On previous post, I had emphasized the importance of splitting data into train and test data-sets. On this post, let us see what happens to the estimation without splitting the data.
from sklearn.datasets import load_iris
from sklearn.tree import DecisionTreeClassifier
from sklearn.metrics import accuracy_score
iris = load_iris()
dt_clf = DecisionTreeClassifier()
train_data = iris.data
train_label = iris.target
dt_clf.fit(train_data, train_label)
pred = dt_clf.predict(train_data)
print('Accuracy Score : ', accuracy_score(train_label, pred))
Output
Accuracy Score : 1.0
The reason that the model has returned 100% accuracy is because the model performed prediction based on the train data-set that the model has already trained through.

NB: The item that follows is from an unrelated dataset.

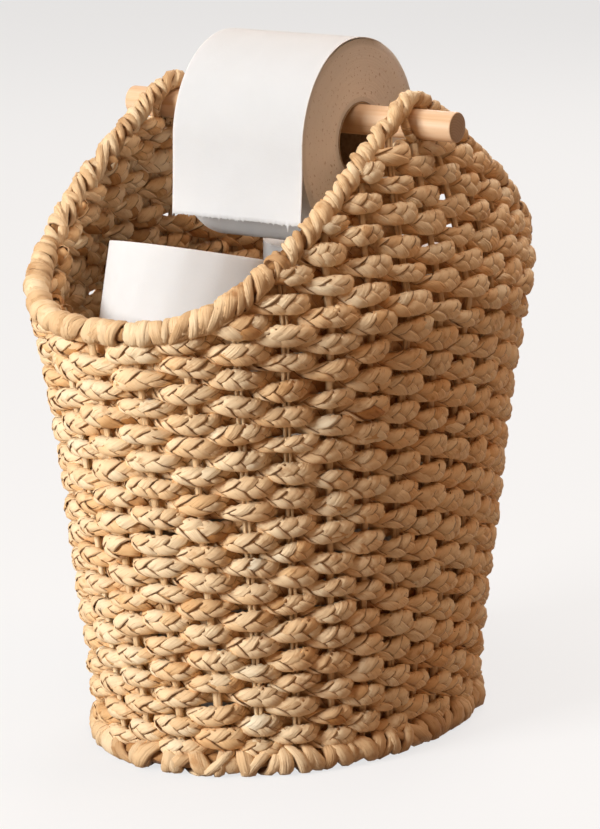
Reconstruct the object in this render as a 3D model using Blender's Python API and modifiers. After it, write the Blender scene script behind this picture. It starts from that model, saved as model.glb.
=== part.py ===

In other words, it is simply giving an exam which is identical to the given practice problem sets.
Hence, we must split the data using train_test_split() API to accurately perform the prediction.
from sklearn.datasets import load_iris
from sklearn.tree import DecisionTreeClassifier
from sklearn.metrics import accuracy_score
from sklearn.model_selection import train_test_split
dt_clf = DecisionTreeClassifier()
iris_data = load_iris()
X_train, X_test, y_train, y_test = train_test_split(iris_data.data, iris_data.target, test_size=0.3, random_state=121)
dt_clf.fit(X_train, y_train)
pred = dt_clf.predict(X_test)
print('Accuracy : {0:4f}'.format(accuracy_score(y_test, pred)))
Output
Accuracy : 0.955556